As a court of law, ours is neither to devise ways in which to circumvent the opinions of the Supreme Court nor to indulge delay in the full implementation of the Court's opinions. Rather, our responsibility is to follow faithfully its opinions, because that court is, by constitutional design, vested with the ultimate authority to interpret the Constitution.
In summarily affirming the unconstitutionality of the Commonwealth's partial-birth ban, I would also deny the plaintiffs' motion that I be recused from further consideration of this case. The plaintiffs have argued that they would be denied the due process of law were I to participate in the decision of the court as I do today, because I was included on today's panel under our court's local rules by virtue of having acted as a single Circuit Judge pursuant to Federal Rule of Appellate Procedure 8 on the Commonwealth's motion for stay of the district court's original injunction. In my view, in order to conclude that the plaintiffs' motion were well-taken, I and the court would be required to accept the view that law is but a product of the personal preferences of individual judges, and, consequently, that the law is dependent entirely upon which judge happens to be assigned to a given case.
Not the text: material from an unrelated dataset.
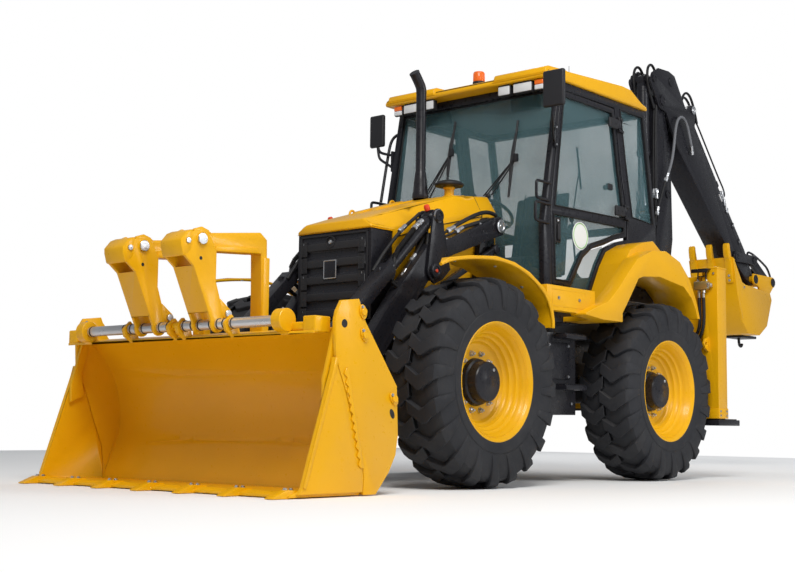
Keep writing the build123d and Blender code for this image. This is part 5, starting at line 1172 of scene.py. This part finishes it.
for side, label in both_sides:
    face = side * bucket_side_y
    for shift, thick, finish, name, slot in ((-0.005, 0.0035, satin_black, "joint_gap_", "satin_black"),
                                             (0.0, 0.008, machine_yellow, "joint_teeth_", "yellow_paint")):
        outline = [(x + shift, z) for x, z in toothed((3.668, 0.700), (3.528, 0.150), 11, 0.02, 0.02)]
        done(cut_plate(outline, face, face + side * thick, 0.001), name + label, finish,
             "bucket_clam")
    edge = cut_plate([(3.752, 0.758), (3.770, 0.69), (3.984, 0.056), (3.962, 0.05), (3.745, 0.69),
                      (3.728, 0.752)], face, face + side * 0.009, 0.002)
    done(edge, "wear_strip_" + label, machine_yellow, "bucket_clam")
    keepers, heads = [], []
    for (x, z), lean in (((3.532, 1.022), 70), ((3.518, 0.892), 60), ((3.259, 0.542), 50)):
        keepers.append(oval((x, z), 0.042, 0.027, lean, face, face + side * 0.009))
        keepers.append(aim(turned([(0.0, 0.021), (0.012, 0.021), (0.014, 0.019), (0.014, 0.004)], 24),
                           (x, face + side * 0.006, z), (0, side, 0)))
        heads.append(((x + 0.026 * cos(radians(lean)), face + side * 0.009, z + 0.026 * sin(radians(lean))),
                      (0, side, 0)))
    done(keepers, "pin_keepers_" + label, machine_yellow, "bucket_shell")
    bolts("keeper_bolts_" + label, heads, 0.01, "bucket_shell")
    # the lightening holes are dark discs on the plate: painted shade standing for the shadowed inside of each
    # hole
    hole_shade_discs = [oval((3.269, 0.456), 0.03, 0.018, 60, face, face + side * 0.0014),
             aim(turned([(0.0, 0.024), (0.0012, 0.023), (0.0014, 0.004)], 28), (3.678, face, 0.947),
                 (0, side, 0))]
    done(hole_shade_discs, "lightening_hole_shade_" + label, hose_rubber, "bucket_shell")
    stay = [block((3.785, side * 0.925, 0.905), (3.835, side * 1.12, 0.955), 0.012, 4),
            block((3.72, side * 1.03, 0.895), (3.845, side * 1.125, 0.985), 0.008, 3),
            aim(turned([(0.0, 0.062), (0.004, 0.066), (0.07, 0.066), (0.074, 0.062)], 36),
                (3.865, side * 0.861, 0.965), (0, side, 0))]
    done(stay, "bar_stays_" + label, machine_yellow, "bucket_shell")
    bolts("stay_bolts_" + label, [((3.915, side * 0.90, 0.94), (1, 0, -0.3)),
                                  ((3.87, side * 0.90, 1.03), (0, 0, 1))], 0.008, "bucket_shell")

# ------------------------------------------------------------------ flip-over forks
# Two cranked tines folded back over the bucket, each on a welded bracket that swings on a
# plated bar. A pin with a polished end locks each tine at its knee.
fork_centres = (-0.265, 0.265)
bar_x, bar_z = 3.865, 0.965
plated = enamel("worn plated bar", (0.62, 0.62, 0.63), 0.3, dust=0.35, drift=0.15, metal=0.8,
                grain=40, pebble=0.08)
eased("fork_brackets", machine_yellow, 0.004)
eased("fork_tines", machine_yellow, 0.006)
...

We would be required to reject the view that there actually is law independent of each of us, and that, as individual judges, we are bound, and bound equally, by that law.
I understand the argument advanced by the plaintiffs, and I even appreciate the reasons for the currency of this view. But it is not my view of law. Nor do I understand it to be the view of my colleagues on this court. And for the judiciary itself to publicly embrace such an ultimately cynical view of law and of the judicial process would represent our full succumber to the contemporary efforts by some to politicize not only the law, but the judiciary as well.